For the second time in a row, Victoria again opened Parliament.  This time there were no recorded offers of congratulations, and Victoria believed she had overstepped her bounds.  She wrote the following in her journal:

Yesterday was a wretched day, and altogether I regret I went – for that stupid Reform agitation has excited and irritated people, and there was a good deal of hissing, some groans and calls for Reform, which I – in my present forlorn position – ought not to be exposed to.  There were many, nasty faces – and I felt it painfully.  At such times the Sovereign should not be there.  Then the weather being very bad – the other people could not remain to drown all the bad signs.  Of course it was only bad people. 

Although Victoria was correct in her belief that the monarch should not take sides in such a matter, her assumption that the people were angry at her presence for that reason was incredibly misplaced.  Had she made more than just a handful of appearances in public since Albert’s death and made herself more accessible instead of martyring herself to such appearances, she may have encountered more warmth and possibly more feelings of unity.  The division on reform was hardly her fault, but it was pretty clear that her absence had left its mark on the government working to achieve a common goal. 

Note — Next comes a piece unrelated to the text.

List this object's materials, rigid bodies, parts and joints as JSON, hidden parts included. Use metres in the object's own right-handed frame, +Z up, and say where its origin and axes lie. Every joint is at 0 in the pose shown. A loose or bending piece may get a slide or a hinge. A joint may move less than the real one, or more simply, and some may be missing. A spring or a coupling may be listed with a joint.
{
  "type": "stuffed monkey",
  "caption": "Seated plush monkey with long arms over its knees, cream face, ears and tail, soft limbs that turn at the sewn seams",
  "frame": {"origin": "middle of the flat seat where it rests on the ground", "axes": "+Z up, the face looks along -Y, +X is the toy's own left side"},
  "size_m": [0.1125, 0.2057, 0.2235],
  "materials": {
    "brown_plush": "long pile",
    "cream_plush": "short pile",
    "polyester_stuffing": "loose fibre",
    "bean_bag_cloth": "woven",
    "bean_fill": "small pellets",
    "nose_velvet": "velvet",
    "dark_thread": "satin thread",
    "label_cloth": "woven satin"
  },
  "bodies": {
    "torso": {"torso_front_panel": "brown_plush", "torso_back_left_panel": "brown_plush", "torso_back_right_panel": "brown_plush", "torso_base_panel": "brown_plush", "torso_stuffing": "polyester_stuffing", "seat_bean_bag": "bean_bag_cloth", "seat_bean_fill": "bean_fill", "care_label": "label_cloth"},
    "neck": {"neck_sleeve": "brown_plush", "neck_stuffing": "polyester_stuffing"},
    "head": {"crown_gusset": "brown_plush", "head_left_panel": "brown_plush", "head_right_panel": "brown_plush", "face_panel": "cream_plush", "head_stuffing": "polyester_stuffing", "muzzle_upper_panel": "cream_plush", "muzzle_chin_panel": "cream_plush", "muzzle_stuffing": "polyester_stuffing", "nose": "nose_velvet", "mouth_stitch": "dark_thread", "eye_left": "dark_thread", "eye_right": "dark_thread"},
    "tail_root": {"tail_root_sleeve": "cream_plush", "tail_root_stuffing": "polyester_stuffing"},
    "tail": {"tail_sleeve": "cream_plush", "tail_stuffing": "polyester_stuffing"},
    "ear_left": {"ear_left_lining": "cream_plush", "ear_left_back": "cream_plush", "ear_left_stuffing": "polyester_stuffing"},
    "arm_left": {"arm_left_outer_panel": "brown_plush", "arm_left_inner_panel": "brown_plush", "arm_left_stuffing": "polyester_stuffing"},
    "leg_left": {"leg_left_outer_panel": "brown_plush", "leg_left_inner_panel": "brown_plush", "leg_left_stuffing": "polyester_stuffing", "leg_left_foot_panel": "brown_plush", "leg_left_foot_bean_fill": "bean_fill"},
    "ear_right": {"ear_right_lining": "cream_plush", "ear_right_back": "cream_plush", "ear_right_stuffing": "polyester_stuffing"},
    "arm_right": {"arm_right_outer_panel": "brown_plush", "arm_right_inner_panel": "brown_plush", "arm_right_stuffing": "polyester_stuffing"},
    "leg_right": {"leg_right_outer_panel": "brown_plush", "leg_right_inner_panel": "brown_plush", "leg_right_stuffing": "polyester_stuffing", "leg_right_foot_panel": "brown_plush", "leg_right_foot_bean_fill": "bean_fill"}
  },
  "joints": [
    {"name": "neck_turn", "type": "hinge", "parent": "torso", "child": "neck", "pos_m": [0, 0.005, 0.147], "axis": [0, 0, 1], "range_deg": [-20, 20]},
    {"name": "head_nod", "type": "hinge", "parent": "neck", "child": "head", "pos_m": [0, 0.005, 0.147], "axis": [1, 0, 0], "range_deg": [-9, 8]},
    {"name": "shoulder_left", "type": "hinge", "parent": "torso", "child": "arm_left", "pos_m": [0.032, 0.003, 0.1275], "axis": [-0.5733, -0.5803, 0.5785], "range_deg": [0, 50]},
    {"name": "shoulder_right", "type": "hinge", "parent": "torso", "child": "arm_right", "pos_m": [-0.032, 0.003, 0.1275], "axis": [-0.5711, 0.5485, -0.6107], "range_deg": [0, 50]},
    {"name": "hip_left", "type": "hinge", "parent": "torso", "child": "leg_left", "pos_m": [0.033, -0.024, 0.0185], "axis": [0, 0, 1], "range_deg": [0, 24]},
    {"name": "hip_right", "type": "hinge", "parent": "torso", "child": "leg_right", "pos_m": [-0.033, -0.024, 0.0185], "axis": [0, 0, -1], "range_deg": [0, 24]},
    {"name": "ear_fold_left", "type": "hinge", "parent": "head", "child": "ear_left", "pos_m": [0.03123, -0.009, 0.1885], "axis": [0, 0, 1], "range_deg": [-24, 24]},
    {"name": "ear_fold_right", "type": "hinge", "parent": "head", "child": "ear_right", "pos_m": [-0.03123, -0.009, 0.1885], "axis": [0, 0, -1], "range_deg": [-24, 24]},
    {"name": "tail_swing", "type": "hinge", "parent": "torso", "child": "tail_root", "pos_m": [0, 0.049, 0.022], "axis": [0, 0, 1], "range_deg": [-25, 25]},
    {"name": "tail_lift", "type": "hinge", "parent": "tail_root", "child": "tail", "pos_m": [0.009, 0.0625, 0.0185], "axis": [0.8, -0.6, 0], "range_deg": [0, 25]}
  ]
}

The Reform Bill finally passed on its third reading, although not before several other demonstrations had taken place.  Victoria seems to have learned little from the experience; her appearances did not cease, but they were still very and far between.  She published Leaves from a Journal of our Life in the Highlands in 1868, which gave the public a slightly more intimate look at their monarch, but she was still not making herself seen in any meaningful way.  Victoria’s children wrote her a collective letter of concern that she was neglecting her duties in the summer of 1871, which made Victoria furious at the time.  It was not until Bertie’s bout with typhoid at the close of 1871 that made Victoria truly wake up to the fact that with or without Albert, she still had a job to do – a job that was, in fact, based on the consent of the people.